Les Kurdes viennent de prendre Kirkouk. En quoi cette ville est-elle un enjeu ?

Profitant de la faiblesse du pouvoir central, les Kurdes ont voulu protéger Kirkouk et sa région face aux jihadistes. Située au nord de l’Irak, la ville est l’un des nœuds géopolitiques du pays. Elle est importante, car c’est une zone très riche en pétrole. C’est un enjeu essentiel, car la ville est disputée depuis 2003 par les Kurdes au gouvernement central irakien. Les Kurdes considèrent que Kirkouk fait partie de leur zone, ce qui a toujours été contesté par Bagdad. Prévu dans la Constitution irakienne, un référendum sur le statut de la ville devait être organisé, mais il a été repoussé à deux reprises et ne s’est toujours pas tenu. Cela, en raison de la difficulté à établir la composition du corps électoral. Les Kurdes ont fait revenir ceux d’entre eux qui avaient été chassés par Saddam Hussein. Et ils voudraient maintenant à leur tour chasser les Arabes implantés au nord par l’ancien dictateur, pour que le corps électoral leur soit favorable. Pour l’instant, c’est donc le statu quo.

Bagdad peut-il admettre la prise de Kirkouk par les Kurdes ?

L’État irakien a d’autres problèmes à régler en ce moment avec l’offensive jihadiste et les difficultés économiques. Ce qui permet aux Kurdes de se renforcer. Il est d’ailleurs impressionnant de voir à quel point la zone kurde d’Irak est calme et stable. Elle subit peu d’attentats. Il y a à présent des dizaines de petites et moyennes entreprises turques qui sont implantées sur place. Il y a des écoles et même une université située au nord de la région.

**Où en est le paysage politique kurde ? **

Depuis l’affaiblissement de l’Union patriotique du Kurdistan et de son leader, Jalal Talabani, c’est le président du gouvernement régional du Kurdistan irakien, Massoud Barzani, qui est à l’initiative et qui contrôle le territoire au nord de l’Irak. Et c’est lui l’interlocuteur du Premier ministre turc, Recep Tayyip Erdogan. Le Parti des travailleurs du Kurdistan (PKK) a bien quelques bases dans le nord de l’Irak, et ces « empêcheurs de tourner en rond » importunent les autorités kurdes d’Irak, mais c’est un dossier supplémentaire où il y a une conjonction d’intérêts et de politique entre le Kurdistan irakien et Ankara.

Comment peut-on imaginer la suite des événements ?

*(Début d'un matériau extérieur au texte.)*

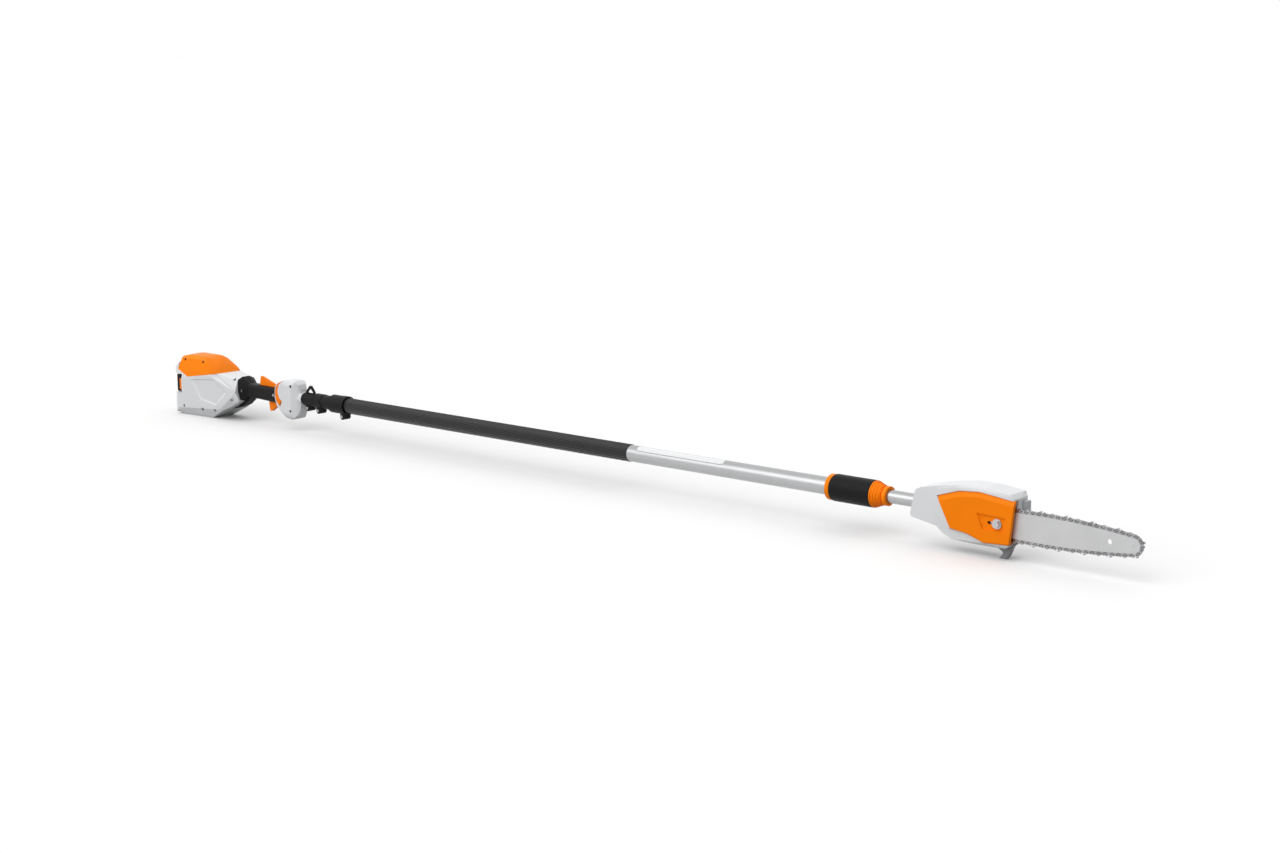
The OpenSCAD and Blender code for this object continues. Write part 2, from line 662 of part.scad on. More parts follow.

Même si l’avancée des jihadistes de l’État islamique en Irak et au Levant est impressionnante et préoccupante, Bagdad ne tombera pas facilement entre ses mains. L’État irakien est affaibli, mais il n’est pas failli. Il y aura sûrement des contre-offensives de la part de l’armée. Tandis que les Kurdes resteront certainement sur leur pré carré au nord pour conforter leurs positions, et que les soldats irakiens auront des difficultés à récupérer Kirkouk. Là, il peut y avoir une modification durable du rapport de force et de la carte, car les Kurdes seront susceptibles de marchander leur aide. D’autant plus que la Turquie n’est plus dans la situation de 2004, lorsque la presse turque mettait en garde les Kurdes contre toute tentative de « toucher » à l’Irak. Les Turcs doivent désormais faire preuve de réalisme et continuer d’avoir de bonnes relations avec les Kurdes d’Irak sans chercher à les contrôler.